Let’s start with the big baddies: Volt Typhoon has been busy nosing into industrial control systems and SCADA networks for US energy providers. The tactics? Quiet, persistent access, the kind that can let the PRC pull the plug whenever the mood strikes. Imagine Russia’s Ukraine grid takedown in 2015, but across multiple US states, impacting everything from power to hospitals to military logistics. Even a temporary outage could be a disaster during a crisis, and that’s clearly the intent—preposition capabilities for maximum leverage.
Meanwhile, the Salt Typhoon crew did some deep dives on US telecom, proving they could sneak into the likes of Verizon and AT&T to surveil call records, snatch geolocation data, and maybe even peek at law enforcement intercepts. Ribbon Communications—a major US provider—just disclosed a China-linked breach that, while financially contained, shows these actors can persist for months, undetected, pilfering sensitive files from endpoints in ways that blur traditional security perimeters.
Transportation? Beijing knows that disruption here throws logistical wrenches at scale.

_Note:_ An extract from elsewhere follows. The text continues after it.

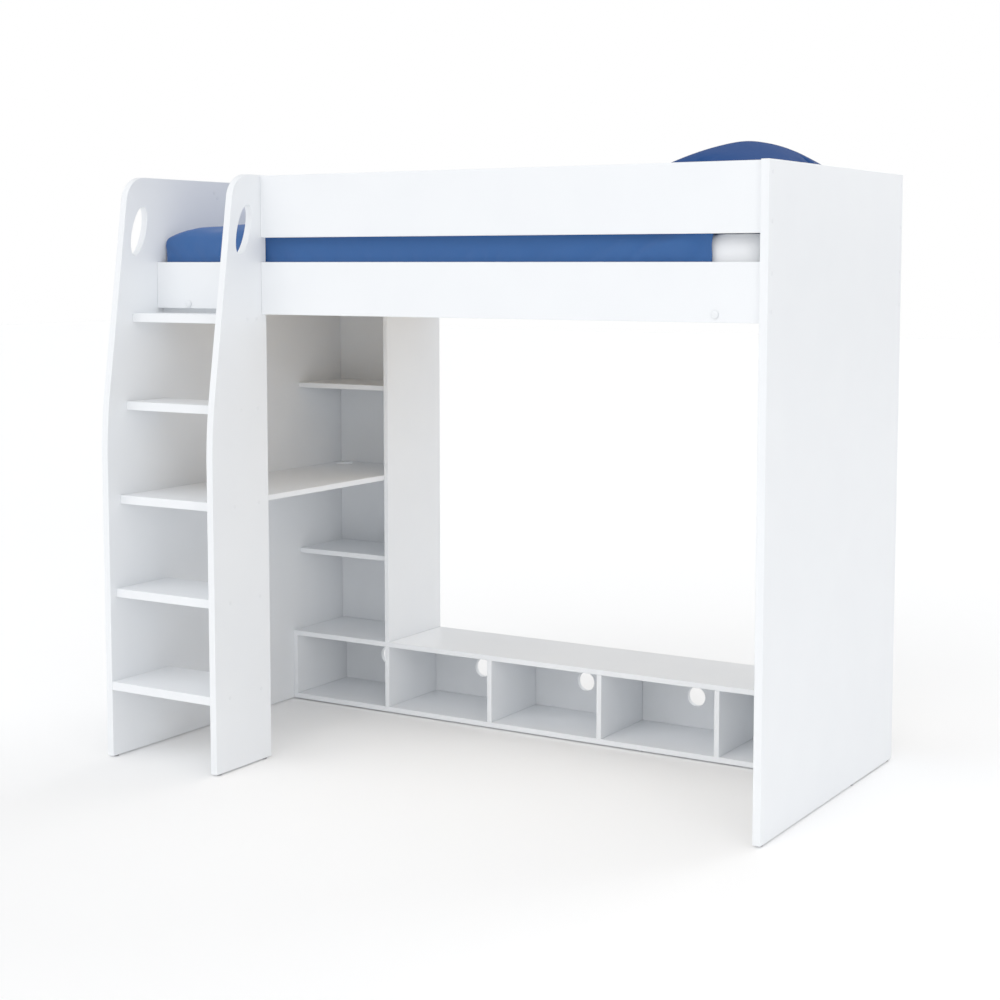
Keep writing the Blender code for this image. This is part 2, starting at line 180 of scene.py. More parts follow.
def feed(tree: bpy.types.NodeTree, node: bpy.types.Node, inputs: Inputs) -> None:
    """Set a node's sockets, each to a constant or to the output socket that feeds it."""
    for socket, value in inputs.items():
        if isinstance(value, bpy.types.NodeSocket):
            tree.links.new(value, node.inputs[socket])
        else:
            node.inputs[socket].default_value = value


def add_node(tree: bpy.types.NodeTree, kind: str, inputs: Inputs | None = None,
             **settings: object) -> bpy.types.Node:
    """Add a node with its settings, constants and links.

    Args:
        tree: The node tree to add to.
        kind: The node's type name.
        inputs: Socket name or index to a constant, or to the output socket that feeds it.
        **settings: The node's own properties.

    Returns:
        The new node.
    """
    node = tree.nodes.new(kind)
    for key, value in settings.items():
        setattr(node, key, value)
    feed(tree, node, inputs or {})
    return node


def blank_material(name: str) -> tuple[bpy.types.Material, bpy.types.NodeTree, bpy.types.Node,
                                       bpy.types.NodeSocket]:
    """Start a material.

    Args:
        name: The material's name.

    Returns:
        The material, its node tree, its Principled shader and the Object coordinates to read.
    """
    material = bpy.data.materials.new(name)
    material.use_nodes = True
    tree = material.node_tree
    place = add_node(tree, "ShaderNodeTexCoord").outputs["Object"]
    return material, tree, tree.nodes["Principled BSDF"], place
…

The mere threat of airport system hacks or interference at maritime chokepoints like the Port of Los Angeles could stall military deployments, cripple supply lines, and send shipping rates through the stratosphere. For healthcare, those same Typhoon actors see our hospitals as not just soft targets, but strategic pressure points—ransomware in a crisis could mean lives lost and public panic amplified.
Let’s talk tactics. Spear phishing remains king—this month, European diplomats got stung when UNC6384 (part of the infamous Mustang Panda family) deployed PlugX RAT, exploiting a Windows shortcut vulnerability, CVE-2025-9491, for stealth remote access. They weaponized an unpatched flaw, leveraged old but trusted Canon binaries for side-loading, and used convincing conference PDFs to lure their prey. These folks are fast—rolling out weaponized exploits just months after public disclosure, and bundling them in multi-stage payloads that demonstrate serious R&D investment.

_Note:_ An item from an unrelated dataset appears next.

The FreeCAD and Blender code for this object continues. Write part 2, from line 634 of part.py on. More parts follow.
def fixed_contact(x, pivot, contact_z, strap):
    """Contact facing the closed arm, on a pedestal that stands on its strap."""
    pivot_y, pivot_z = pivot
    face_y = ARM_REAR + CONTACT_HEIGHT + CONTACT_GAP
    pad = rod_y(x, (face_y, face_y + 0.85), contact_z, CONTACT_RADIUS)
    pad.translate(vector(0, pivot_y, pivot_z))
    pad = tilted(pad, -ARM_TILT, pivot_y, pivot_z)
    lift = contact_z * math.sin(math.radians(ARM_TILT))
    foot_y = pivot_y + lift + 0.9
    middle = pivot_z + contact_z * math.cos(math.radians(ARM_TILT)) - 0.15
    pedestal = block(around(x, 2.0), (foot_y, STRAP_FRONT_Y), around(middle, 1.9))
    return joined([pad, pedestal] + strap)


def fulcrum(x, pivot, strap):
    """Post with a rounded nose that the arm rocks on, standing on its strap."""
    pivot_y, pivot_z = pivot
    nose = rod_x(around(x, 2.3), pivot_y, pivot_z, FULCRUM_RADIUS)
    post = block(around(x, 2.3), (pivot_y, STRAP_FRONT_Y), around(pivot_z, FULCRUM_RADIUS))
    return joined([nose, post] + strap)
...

Strategically, China prefers obscurity—using third-party cutouts and legal gray zones to delay attribution, as seen in the long dwell times like the Ribbon breach. US and allied countermeasures—joint advisories, sanctions, even indictments—raise costs but haven’t changed Beijing’s behavior. The international legal toolkit? Still lagging, since the Tallinn Manual remains non-binding and China keeps pushing state sovereignty online.
So what should we do? The McCrary Institute suggests it’s time to think beyond band-aid advisories. We need to build infrastructure resilience—think segmentation, industrial protocol hardening, disciplined patching (looking at you, VMware admins—patch those CVE-2025-41244 flaws now), and a “defend forward” strategy as per US Cyber Command to disrupt attacks before they hit stateside. And, crucially, harmonize legal frameworks across allies. Sanctions and attributions work best when we’re all in, all at once.
The bottom line is chilling. Typhoon actors want access everywhere, not just for espionage, but for maximal disruption at a time and place of Beijing’s choosing. The goal is to hold US lifelines hostage in any future gray zone or hot conflict. For security pros, it’s not just about catching intrusions; it’s about rethinking resilience, forging coalitions, and outpacing Beijing’s playbook—not just this week, but every week from here out.